WHAT NEEDS TO BE DONE> Output exactly the span of lines that begins at the line containing "panel = gore_panel()" and ends at the line containing "nodes[node].hide_render = nodes[node].hide_viewport", both lines included.

[start]

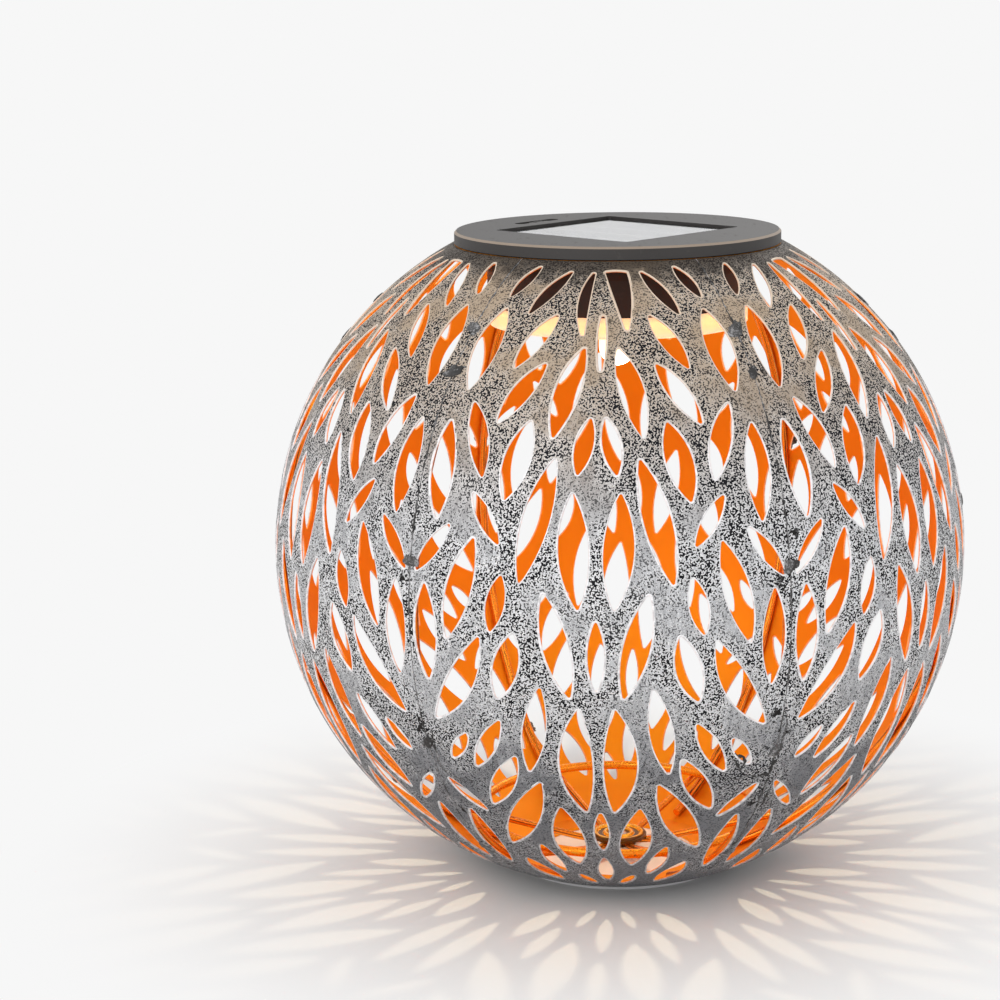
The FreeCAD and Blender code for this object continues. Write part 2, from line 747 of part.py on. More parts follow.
def driver_slot(size, place, low, high):
    """The cut for a screwdriver in a screw's head."""
    x, y = place
    return block(x - size[0] / 2, x + size[0] / 2, y - size[1] / 2, y + size[1] / 2, low, high)


def housing_screws():
    """Three long screws from the housing's floor up into the disc."""
    screws = []
    for angle in boss_angles:
        place = polar(screw_circle, angle)
        head_low = housing_bottom + bore_clearance
        head = disc(screw_head, head_low, head_low + screw_head_height, *place)
        head = head.cut(driver_slot(screw_slot, place, head_low - past, head_low + screw_slot[2]))
        shank = disc(screw_shank, head_low + screw_head_height, disc_bottom + screw_bite, *place)
        screws.append(head.fuse(shank).removeSplitter())
    return Part.makeCompound(screws)


def diffuser_ring():
    """The lit ring below the housing: a flange, a thin wall and a turned-in lip."""
    top = housing_bottom
    low = top - diffuser_height
    outer = housing_radius
    flange = outer - diffuser_flange
    lip = outer - diffuser_lip
    wall = outer - diffuser_wall
    bevel = diffuser_wall / 2
    under = top - diffuser_wall
    shape = turned((
        (flange, top), (outer, top), (outer, low + bevel), (outer - bevel, low), (lip, low),
        (lip, low + bevel), (wall, low + 2 * bevel), (wall, under), (flange, under)))
    return shape.cut(bay(door_flange + bore_clearance, door_flange + bore_clearance, low, top))


def bulb_socket():
    """Holds the bulb's open end, with a flange that rests on the housing's floor."""
    low = housing_bottom - socket_depth
    bore = bulb_radius + fit_clearance
    outer = bulb_radius + socket_wall
    flange = outer + socket_flange
    top = floor_top + socket_wall
    return turned((
        (bore, low), (outer, low), (outer, floor_top), (flange, floor_top), (flange, top),
        (socket_web_hole, top), (socket_web_hole, housing_bottom), (bore, housing_bottom)))


def bulb_cover():
    """A frosted capsule, open at the top."""
    tip = housing_bottom - bulb_reach
    round_centre = Vector(0, 0, tip + bulb_radius)
    top = housing_bottom - fit_clearance
    outside = disc(bulb_radius, round_centre.z, top).fuse(Part.makeSphere(bulb_radius, round_centre))
    inside_radius = bulb_radius - bulb_wall
    inside = disc(inside_radius, round_centre.z, top + past)
    inside = inside.fuse(Part.makeSphere(inside_radius, round_centre))
    return outside.cut(inside).removeSplitter()


def led_board():
    radius = bulb_radius - bulb_wall - bore_clearance
    return disc(radius, housing_bottom - led_board_thickness, housing_bottom)


def led_chips():
    low = housing_bottom - led_board_thickness - led_chip_height
    near = led_chip_distance
    chip = block(-led_chip / 2, led_chip / 2, near, near + led_chip, low, low + led_chip_height)
    step = 360.0 / led_chip_count
    return Part.makeCompound([spun(chip, step * number) for number in range(led_chip_count)])


def reflector_cup():
    top = housing_bottom
    mouth = reflector_radius
    throat = bulb_radius + socket_wall + 3 * fit_clearance
    shoulder = throat + reflector_flange
    low = top - reflector_depth
    inner = shoulder - reflector_sheet
    return turned((
        (throat, top), (shoulder, top), (mouth, low), (mouth - reflector_sheet, low),
        (inner, top - reflector_sheet), (throat, top - reflector_sheet)))


# ---- lamp unit: battery --------------------------------------------------------------------

def battery_cell():
    start = -bay_half_length + contact_sheet + spring_length
    end = start + cell_length
    body = rod(cell_radius, start, end, -battery_offset, battery_height)
    return body.fuse(rod(cell_nub_radius, end, end + cell_nub, -battery_offset, battery_height))


def battery_tray():
    """A box over the door's opening, with slots in its roof for the contacts."""
    shape = bay(tray_wall, tray_wall, floor_top, bay_top + tray_wall)
    cuts = [bay(0, 0, floor_top - past, bay_top)]
    half = contact_width / 2 + bore_clearance
    width = 3 * contact_sheet
    for side in (-1, 1):
        left = min(side * bay_half_length, side * (bay_half_length - width))
        cuts.append(block(left, left + width, -battery_offset - half, -battery_offset + half,
                          bay_top - past, bay_top + tray_wall + past))
    return shape.cut(cuts)


def contact_plate(side):
    """A flat contact at one end of the tray; its tab stands up out of the roof."""
    left = min(side * bay_half_length, side * (bay_half_length - contact_sheet))
    half = contact_width / 2
    return block(left, left + contact_sheet, -battery_offset - half, -battery_offset + half,
                 floor_top + contact_lift, bay_top + tray_wall + contact_tab)


def spring_contact():
    """The contact at the cell's flat end: a plate with a strip bent out towards the cell."""
    left = -bay_half_length + contact_sheet
    tip = left + spring_length - bore_clearance
    low = battery_height - spring_rise
    high = battery_height + spring_rise
    knee = battery_height + spring_knee
    corners = (
        (left, low), (tip, knee), (left + 2 * spring_sheet, high), (left + spring_sheet, high),
        (tip - spring_sheet, knee), (left, low + spring_root))
    outline = [Vector(x, -battery_offset - spring_width / 2, z) for x, z in corners]
    strip = Part.Face(Part.makePolygon(outline + outline[:1])).extrude(Vector(0, spring_width, 0))
    return contact_plate(-1).fuse(strip).removeSplitter()


def plate_contact():
    return contact_plate(1)


def battery_door():
    """A plug in the floor's opening, a flange under the floor, hinge knuckles and a finger lip."""
    half_length = bay_half_length - door_clearance
    near = -battery_offset - bay_half_width + door_clearance
    far = -battery_offset + bay_half_width - door_latch_clearance
    high = housing_bottom - door_seal_gap - door_seal_thickness
    low = high - door_flange_thickness
    flange_near = -battery_offset - bay_half_width - door_flange
    flange_far = -battery_offset + bay_half_width + door_flange
    lip = door_lip_width / 2
    plug = block(-half_length, half_length, near, far, high, housing_bottom + door_plug_height)
    pieces = [bay(door_flange, door_flange, low, high),
              block(-lip, lip, flange_far, flange_far + door_lip_length, low, high)]
    for side in (-1, 1):
        left = min(side * knuckle_from, side * knuckle_to)
        right = left + knuckle_to - knuckle_from
        pieces.append(rod(hinge_radius, left, right, hinge_y, hinge_z))
        pieces.append(block(left, right, hinge_y, flange_near, low, high))
    pin_bore = rod(hinge_pin + hinge_fit, -knuckle_to - past, knuckle_to + past, hinge_y, hinge_z)
    return plug.fuse(pieces).cut(pin_bore).removeSplitter()


def door_seal():
    """A soft frame round the plug, on the door's flange."""
    low = housing_bottom - door_seal_gap - door_seal_thickness
    high = low + door_seal_thickness
    return bay(door_seal_width, door_seal_width, low, high).cut(bay(0, 0, low, high))


def door_hinge_pin():
    half = knuckle_to + ear_gap + ear_width
    return rod(hinge_pin, -half, half, hinge_y, hinge_z)


# ---- lamp unit: control board and leads --------------------------------------------------------

def control_board():
    shape = block(-board_half_length, board_half_length, board_front, board_back, board_bottom, board_top)
    return shape.cut([disc(board_screw_shank + bore_clearance, board_bottom - past, board_top + past, x, y)
                      for x, y in board_screw_places])


def board_screws():
    screws = []
    for x, y in board_screw_places:
        head = disc(board_screw_head, board_top, board_top + board_screw_head_height, x, y)
        top = board_top + board_screw_head_height
        head = head.cut(driver_slot(board_screw_slot, (x, y), top - board_screw_slot[2], top + past))
        shank = disc(board_screw_shank, board_top - board_screw_length, board_top, x, y)
        screws.append(head.fuse(shank).removeSplitter())
    return Part.makeCompound(screws)


def on_board(size, place):
    """A box that stands on the board, about its place."""
    length, width, height = size
    x, y = place
    half_length, half_width = length / 2, width / 2
    return block(x - half_length, x + half_length, y - half_width, y + half_width,
                 board_top, board_top + height)


def board_plugs():
    """The plugs of the battery, LED and switch leads."""
    front_y = board_front + plug_inset + plug_size[1] / 2
    plugs = [on_board(plug_size, (x, front_y)) for x in front_plug_places]
    length, width, height = plug_size
    side_x = -board_half_length + plug_inset / 2 + width / 2
    plugs.append(on_board((width, length, height), (side_x, side_plug_y)))
    return Part.makeCompound(plugs)


def board_parts():
    """A coil, a charge controller, a capacitor and two small resistors."""
    pieces = [
        disc(coil_radius, board_top, board_top + coil_height, *coil_place),
        disc(capacitor_radius, board_top, board_top + capacitor_height, *capacitor_place),
        on_board(controller_size, controller_place)]
    pieces += [on_board(resistor_size, place) for place in resistor_places]
    return Part.makeCompound(pieces)


def lead_pair(points, shift):
    """Two parallel wires along the same route."""
    first = [Vector(*point) - shift for point in points]
    second = [Vector(*point) + shift for point in points]
    return [bent_wire(first, lead_radius), bent_wire(second, lead_radius)]


def led_leads():
    front = board_front + plug_inset - thread_clearance
    route = ((0, 0, housing_bottom + thread_clearance), (0, 0, lead_height), (0, front, lead_height))
    return Part.makeCompound(lead_pair(route, Vector(lead_spacing / 2, 0, 0)))


def battery_leads():
    """One lead from each contact's tab, forward of the bulb socket and back to its plug."""
    front = board_front + plug_inset - thread_clearance
    tab_height = bay_top + tray_wall + contact_tab - tab_lead_drop
    first_bend, second_bend = battery_lead_bends
    leads = []
    for side, plug_x in ((-1, front_plug_places[0]), (1, front_plug_places[2])):
        x = side * (bay_half_length - contact_sheet - lead_radius - thread_clearance)
        points = [
            Vector(x, -battery_offset - tab_lead_reach, tab_height), Vector(x, first_bend, tab_height),
            Vector(plug_x, second_bend, lead_height), Vector(plug_x, front, lead_height)]
        leads.append(bent_wire(points, lead_radius))
    return Part.makeCompound(leads)


def solar_leads():
    leads = []
    shift_x, shift_y = panel_lead_shift
    for x, y in lead_places():
        end_x, end_y = x + shift_x, y + shift_y
        points = [
            Vector(x, y, pocket_floor + panel_lead_top), Vector(x, y, disc_bottom - panel_lead_drop),
            Vector(end_x, end_y, board_top + panel_lead_rise),
            Vector(end_x, end_y, board_top + thread_clearance)]
        leads.append(bent_wire(points, lead_radius))
    return Part.makeCompound(leads)


def switch_leads():
    x, y = polar(slot_distance, slot_direction)
    side = -board_half_length + plug_inset / 2 - thread_clearance
    start = disc_bottom - switch_height - thread_clearance
    route = ((x, side_plug_y, start), (x, side_plug_y, lead_height), (side, side_plug_y, lead_height))
    return Part.makeCompound(lead_pair(route, Vector(0, lead_spacing / 2, 0)))


# ---- lamp unit: switch -----------------------------------------------------------------------

def switch_body():
    """A slide switch under the disc, with a steel frame that carries its two screws."""
    low = disc_bottom - switch_height
    half_width = switch_width / 2
    body = block(-switch_length / 2, switch_length / 2, -half_width, half_width, low, disc_bottom)
    ears = block(-switch_ear_length / 2, switch_ear_length / 2, -half_width, half_width,
                 disc_bottom - switch_ear_sheet, disc_bottom)
    cuts = [block(-window_length / 2, window_length / 2, -window_width / 2, window_width / 2,
                  disc_bottom - stem_reach - stem_clearance, disc_bottom + past)]
    cuts += [disc(board_screw_shank + bore_clearance, low, disc_bottom + past, side * switch_screw_place)
             for side in (-1, 1)]
    return at_slot(body.fuse(ears).cut(cuts))


def switch_screws():
    screws = []
    for side in (-1, 1):
        x = side * switch_screw_place
        low = disc_bottom - switch_ear_sheet
        head = disc(switch_screw_head, low - board_screw_head_height, low, x)
        shank = disc(board_screw_shank, low, disc_bottom + switch_screw_bite, x)
        screws.append(at_slot(head.fuse(shank).removeSplitter()))
    return Part.makeCompound(screws)


def switch_knob():
    """The knob in the slot, at the end of its travel that lies clockwise seen from above."""
    low = disc_top - slot_depth + knob_gap
    width = slot_width - 2 * bore_clearance
    high = low + knob_thickness
    pieces = []
    half = knob_ridge_length / 2
    for number in range(knob_ridges):
        left = (number - (knob_ridges - 1) / 2) * knob_ridge_pitch - knob_ridge_width / 2
        pieces.append(block(left, left + knob_ridge_width, -half, half, high, high + knob_ridge_height))
    half_stem = stem_length / 2
    stem_low = disc_bottom - stem_reach
    pieces.append(block(-half_stem, half_stem, -stem_width / 2, stem_width / 2, stem_low, low))
    shape = slot_shape(knob_length, width, low, high).fuse(pieces).removeSplitter()
    shape.translate(Vector(switch_travel / 2, 0, 0))
    return at_slot(shape)


# ---- all pieces ------------------------------------------------------------------------------

panel = gore_panel()
rib = seam_rib()
for number in range(gore_count):
    turn = 360.0 / gore_count * number
    save("gore_panel_%d" % (number + 1), spun(panel, first_gore_azimuth + turn))
    save("seam_rib_%d" % (number + 1), spun(rib, seam_azimuths()[number]))

single_pieces = (
    seam_welds, foot_ring, top_collar, collar_gasket,
    base_hub, hub_washer, hub_rivet, brace_arms, brace_hoop,
    top_bezel, solar_backing, solar_cells, cell_busbars, solar_cover, panel_sealant,
    housing_can, housing_seal, housing_screws, diffuser_ring,
    bulb_socket, bulb_cover, led_board, led_chips, reflector_cup,
    battery_cell, battery_tray, spring_contact, plate_contact,
    battery_door, door_seal, door_hinge_pin,
    control_board, board_screws, board_plugs, board_parts,
    led_leads, battery_leads, solar_leads, switch_leads,
    switch_body, switch_screws, switch_knob,
)
for piece in single_pieces:
    save(piece.__name__, piece())
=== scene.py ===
import math
import random

import bmesh
import bpy
from mathutils import Matrix, Quaternion, Vector, noise


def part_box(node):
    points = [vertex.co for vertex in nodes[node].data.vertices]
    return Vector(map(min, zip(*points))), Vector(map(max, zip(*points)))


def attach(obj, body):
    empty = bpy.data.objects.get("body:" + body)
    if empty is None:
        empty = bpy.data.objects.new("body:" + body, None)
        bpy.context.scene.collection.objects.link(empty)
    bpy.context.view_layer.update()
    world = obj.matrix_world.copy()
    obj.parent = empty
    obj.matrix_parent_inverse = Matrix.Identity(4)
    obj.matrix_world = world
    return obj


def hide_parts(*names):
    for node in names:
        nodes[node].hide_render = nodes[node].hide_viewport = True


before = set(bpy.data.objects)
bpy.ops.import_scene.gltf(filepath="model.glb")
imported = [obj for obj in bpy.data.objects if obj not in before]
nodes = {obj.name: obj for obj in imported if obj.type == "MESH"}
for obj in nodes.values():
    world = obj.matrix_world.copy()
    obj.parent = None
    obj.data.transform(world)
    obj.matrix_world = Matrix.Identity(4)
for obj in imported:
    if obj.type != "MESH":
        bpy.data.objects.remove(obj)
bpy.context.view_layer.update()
print("frame loaded,", len(nodes), "nodes")

# What the whole globe is measured from, in metres and degrees.
globe = {
    "radius": 0.150,
    "sheet": 0.0012,
    "footRadius": 0.045,
    "gores": 6,
    "firstSeam": 26.7,      # azimuth from the front towards the right
}
globeCentre = Vector((0, 0, math.sqrt(globe["radius"] ** 2 - globe["footRadius"] ** 2)))
goreStep = 360 / globe["gores"]

# The numbers that a Mix node gives to the sockets of its colour form.
colourMix = {"factor": 0, "first": 6, "second": 7, "result": 2}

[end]

EXERCISE SOLUTION>
panel = gore_panel()
rib = seam_rib()
for number in range(gore_count):
    turn = 360.0 / gore_count * number
    save("gore_panel_%d" % (number + 1), spun(panel, first_gore_azimuth + turn))
    save("seam_rib_%d" % (number + 1), spun(rib, seam_azimuths()[number]))

single_pieces = (
    seam_welds, foot_ring, top_collar, collar_gasket,
    base_hub, hub_washer, hub_rivet, brace_arms, brace_hoop,
    top_bezel, solar_backing, solar_cells, cell_busbars, solar_cover, panel_sealant,
    housing_can, housing_seal, housing_screws, diffuser_ring,
    bulb_socket, bulb_cover, led_board, led_chips, reflector_cup,
    battery_cell, battery_tray, spring_contact, plate_contact,
    battery_door, door_seal, door_hinge_pin,
    control_board, board_screws, board_plugs, board_parts,
    led_leads, battery_leads, solar_leads, switch_leads,
    switch_body, switch_screws, switch_knob,
)
for piece in single_pieces:
    save(piece.__name__, piece())
=== scene.py ===
import math
import random

import bmesh
import bpy
from mathutils import Matrix, Quaternion, Vector, noise


def part_box(node):
    points = [vertex.co for vertex in nodes[node].data.vertices]
    return Vector(map(min, zip(*points))), Vector(map(max, zip(*points)))


def attach(obj, body):
    empty = bpy.data.objects.get("body:" + body)
    if empty is None:
        empty = bpy.data.objects.new("body:" + body, None)
        bpy.context.scene.collection.objects.link(empty)
    bpy.context.view_layer.update()
    world = obj.matrix_world.copy()
    obj.parent = empty
    obj.matrix_parent_inverse = Matrix.Identity(4)
    obj.matrix_world = world
    return obj


def hide_parts(*names):
    for node in names:
        nodes[node].hide_render = nodes[node].hide_viewport = True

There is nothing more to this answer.